Kareklas’s interest in promoting health behaviors arises from his personal interest in public policy and his academic training as a doctoral student (University of Connecticut) in the areas of consumer behavior and advertising. Among his many current projects is one having to do with what he and his co-authors call “Review Fixing Programs;” it describes the many ways in which online retailers manipulate consumer reviews on their websites.

“Large retailers like Amazon often maintain a panel of reviewers who are sent products free-of-charge in exchange for providing reviews of these products on their website,” said Kareklas. This, he said, is a quite different consumer experience from purchasing products. “Consumers expectations tend to increase with the amount they pay, and their level of satisfaction/dissatisfaction is determined by comparing the actual performance of the product against their preexisting expectations.

“Therefore, consumers who pay nothing for a product tend to be highly satisfied with it, and then tend to post highly positive — artificially so — product reviews.” Kareklas’s study also exposes consumer reviews that are hand-picked and edited by online retailers, giving the impression everyone loved the product.

“Our project aims to expose these practices and to illustrate that they are harmful to consumers, and perhaps even to the e-retailers themselves in the long run, as consumers may lose trust in e-retailers engaging in such practices.”

Such areas of study in marketing have expanded along with marketing opportunities in the digital era. “The proliferation of the internet has really empowered both marketers and consumers alike,” said Kareklas. “Marketers can now access consumers all over the world at a fraction of the cost of the pre-digital age.

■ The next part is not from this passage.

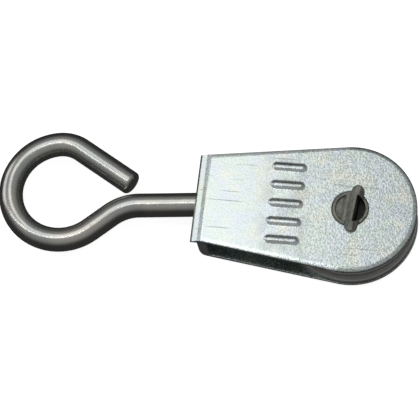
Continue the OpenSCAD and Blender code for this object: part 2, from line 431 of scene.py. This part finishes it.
def wheel_plate():
    r = Recipe("zinc_wheel")
    here = r.place()
    slow = r.noise(here, 0.4, 2.0, 0.5)
    grain = r.noise(here, 3.5, 3.0, 0.6)
    tint = r.blend(slow, (0.66, 0.67, 0.66, 1), (0.76, 0.76, 0.70, 1))
    return r.metal(tint, 0.55 + grain * 0.14, grain, 0.02)


def pin_plate():
    r = Recipe("crushed_pin")
    here = r.place()
    slow = r.noise(here, 0.55, 2.0, 0.5, 0.5)
    torn = r.noise(here, 1.6, 4.0, 0.7, 0.8)
    grain = r.noise(here, 5.0, 3.0, 0.6)
    tint = r.blend(r.ramp(slow, 0.35, 0.65), (0.23, 0.24, 0.22, 1), (0.36, 0.36, 0.30, 1))
    tint = r.blend(r.ramp(torn, 0.5, 0.75) * 0.6, tint, (0.47, 0.49, 0.45, 1))
    level = r.node("SeparateXYZ", {}, {"Vector": here}, "Z").size()
    deep = r.ramp(level, CHEEK_OUT - 0.5, CHEEK_OUT - 1.3)
    tint = r.blend(deep, tint, (0.04, 0.045, 0.04, 1))
    return r.metal(tint, 0.36 + torn * 0.2, torn * 1.2 + grain * 0.4, 0.09)


strap_finish = strap_plate()
wire_finish = wire_plate()
wheel_finish = wheel_plate()
pin_finish = pin_plate()
print("finishes:", [m.name for m in bpy.data.materials])

# %% [markdown]
# ## Solid blocks to press and cut with
# Sheet metal is pressed between solid tools, and the strap is made here in the same way: a few closed
# blocks are drawn, and each is kept, cut away or joined. A block is either a box, a cylinder or an outline
# pushed along Y.

# %% Boxes, cylinders and outlines


def box(low, high):
    deselect_all()
    bpy.ops.mesh.primitive_cube_add(size=1, location=(Vector(low) + Vector(high)) / 2)
    piece = bpy.context.object
    piece.scale = Vector(high) - Vector(low)
    apply_transform()
    return piece


def cylinder(radius, length, place=(0, 0, 0), turn=(0, 0, 0), steps=96):
    deselect_all()
    bpy.ops.mesh.primitive_cylinder_add(
        vertices=steps, radius=radius, depth=length, location=place, rotation=turn
    )
    piece = bpy.context.object
    apply_transform()
    return piece


def prism(points, length):
    """An outline in X and Z, pushed along Y."""
    deselect_all()
    bpy.ops.mesh.primitive_circle_add(vertices=len(points), radius=1, fill_type="NGON")
    piece = bpy.context.object
    for vertex, (x, z) in zip(piece.data.vertices, points):
        vertex.co = (x, -length / 2, z)
    start_editing(piece)
    bpy.ops.mesh.select_all(action="SELECT")
    extrude((0, length, 0))
    bpy.ops.mesh.select_all(action="SELECT")
    bpy.ops.mesh.normals_make_consistent(inside=False)
    bpy.ops.object.mode_set(mode="OBJECT")
    return piece


def arc(centre, radius, start, end, steps):
    """Points on an arc between two angles in degrees."""
    points = []
    for i in range(steps + 1):
        angle = math.radians(start + (end - start) * i / steps)
        points.append((centre[0] + radius * math.cos(angle), centre[1] + radius * math.sin(angle)))
    return points


def combine(piece, other, operation):
    """Cuts, joins or keeps what two closed pieces share, and removes the second."""
    use_modifier(piece, "BOOLEAN", object=other, operation=operation, solver="EXACT")
    bpy.data.objects.remove(other)


# %% [markdown]
# ## The strap
# The real strap is one blank, pressed out as two teardrops joined by a bridge. It is folded twice: softly
# below, and above so tightly that the sheet bulges out over the bridge as a nose. The bridge's side edges
# are turned in. Here a solid with the folded side outline is cut to the plan, and the room between the
# cheeks is cut out of it, which leaves the sheet at its true thickness. Folding a flat sheet would give the
# same form with far more steps.

# %% Side outlines of the folded sheet
FOLD_R = 2.0
FOLD_STEPS = 14
OVER = 3.0
NOSE_R = 1.0
RIDGE_BACK = 0.8
SLOPES = (10, 25)
SOFT = 0.1


def nose_points():
    """From the nose's round tip up two flats to the crease. Ridge and crease are a hair wide."""
    first, second = (math.radians(slope) for slope in SLOPES)
    ridge = Vector((CREASE_X - RIDGE_BACK, CHEEK_OUT - RIDGE_BACK * math.tan(first)))
    run = NOSE_LEN - RIDGE_BACK - NOSE_R * (1 - math.sin(second))
    tip_top = ridge - Vector((run, run * math.tan(second)))
    centre = (-REACH + NOSE_R, tip_top.y - NOSE_R * math.cos(second))
    points = arc(centre, NOSE_R, 264, 90 + SLOPES[1], FOLD_STEPS)
    points += [
        tuple(ridge - SOFT * Vector((math.cos(second), math.sin(second)))),
        tuple(ridge + SOFT * Vector((math.cos(first), math.sin(first)))),
        (CREASE_X - SOFT, CHEEK_OUT - SOFT * math.tan(first)),
        (CREASE_X + SOFT, CHEEK_OUT),
    ]
    return points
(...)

Similarly, consumers now have a wealth of information freely available with a few clicks of their mouse, 24/7.”

This transformation in the way business is done has brought good consumer news, but also new concerns, along with new areas of research. “With the widespread adoption and use of the internet, we are now focusing more of our research attention on electron word-of-mouth communications, specifically, the sharing of information online between consumers about different products and services, or social ideas like vaccination attitudes and intentions, or issues such as racial equality.”

This expands individuals’ opinions well beyond their immediate social circle. “Opinions given online are instantly accessible to others all over the world, presumably forever,” he said. “This has far reaching implications for society and business practices.” He noted clear advantages, such as greater free access to valuable health information, but detrimental aspects, such as information shared to incite riots or to recruit members for terrorist organizations.